The Church has always made much of the nuns. It has ever been the custom of the priesthood to endeavor to throw a veil of romance over the very unromantic way of life followed by females who have shut themselves up for life in a place hardly equal to a second-class state-prison. Woman has an important place which God has assigned her in the world; but when she separates herself from the family circle, and elbows her way to the rostrum, where, with a semi-masculine attire, and with a voice not intended for oratory, she harangues a tittering crowd upon the rights of women to perform the duties of men; or goes to the opposite extreme, and shuts herself up within high stone walls to avoid the society of the other sex, she equally sins against her own nature, and not only brings misery upon herself, but inflicts upon society the evils of a pernicious example, and furnishes a theme for all kinds of scandal.
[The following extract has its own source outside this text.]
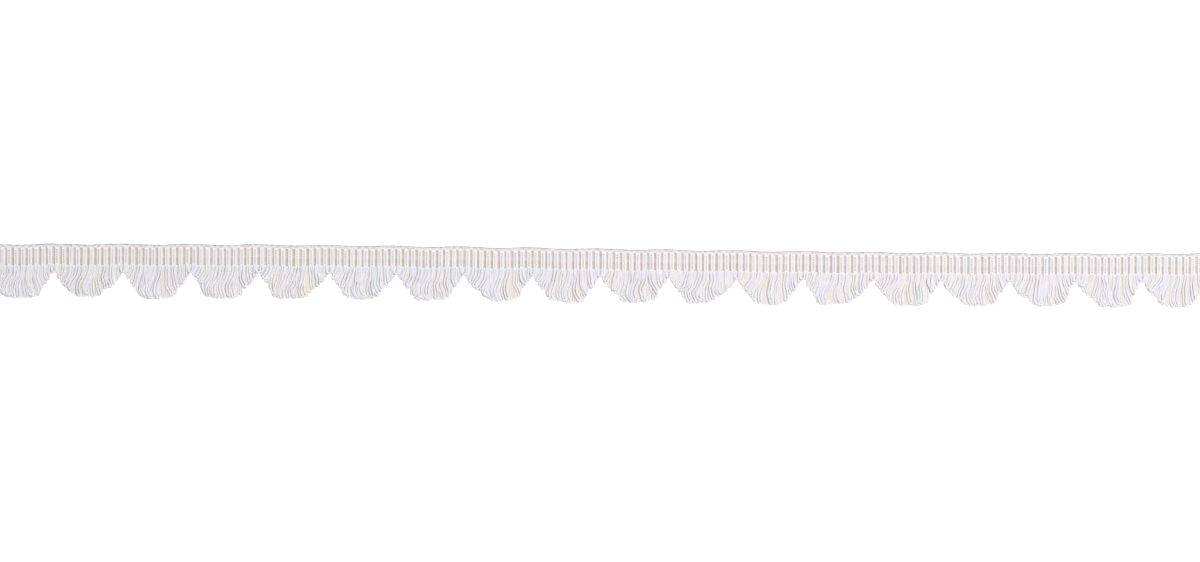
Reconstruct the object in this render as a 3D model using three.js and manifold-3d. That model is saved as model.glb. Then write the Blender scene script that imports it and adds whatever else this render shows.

Proud families who have portionless daughters; relatives who desire to get rid of heirs to coveted estates; convents in want of funds and endowments,[68] ] or a pretty victim for the public entertainment on taking the veil; friends who have unmarriageable women on their hands; and romantic young misses, ambitious of playing the queen for a day at the cost of being a prisoner for life, have all contributed to populate the fifteen nunneries of the city of Mexico. In the flourishing times of the Inquisition, this business of inveigling choice victims into convents was more profitable, for then murmuring could be crushed into silence, and parents dreaded to oppose the wretched pimps of superstition who came to inveigle their daughters into convents.

NUNNERIES AND PRISONS.

The Quaker prison of Philadelphia is a paradise compared with such a place as this. If the reader has ever placed his eye at the keeper's eye-hole in that prison, he must have seen in many a cell a cheerful face, and the appearance of as much comfort as is compatible with an imprisoned condition; for ministering angels have been there—mothers in Israel, who have torn themselves from their domestic duties for a little time to minister consolation to the very criminals in prison; and, now that the prison-door has separated the poor wretch forever from society, whose laws have been outraged, she, by her kindness and teaching, has led the convict to look to Heaven with a hope of forgiveness, and daily to pray for those he has injured, while he reads in the holy book which she gave him, that a repenting thief accompanied the Son of God to Paradise.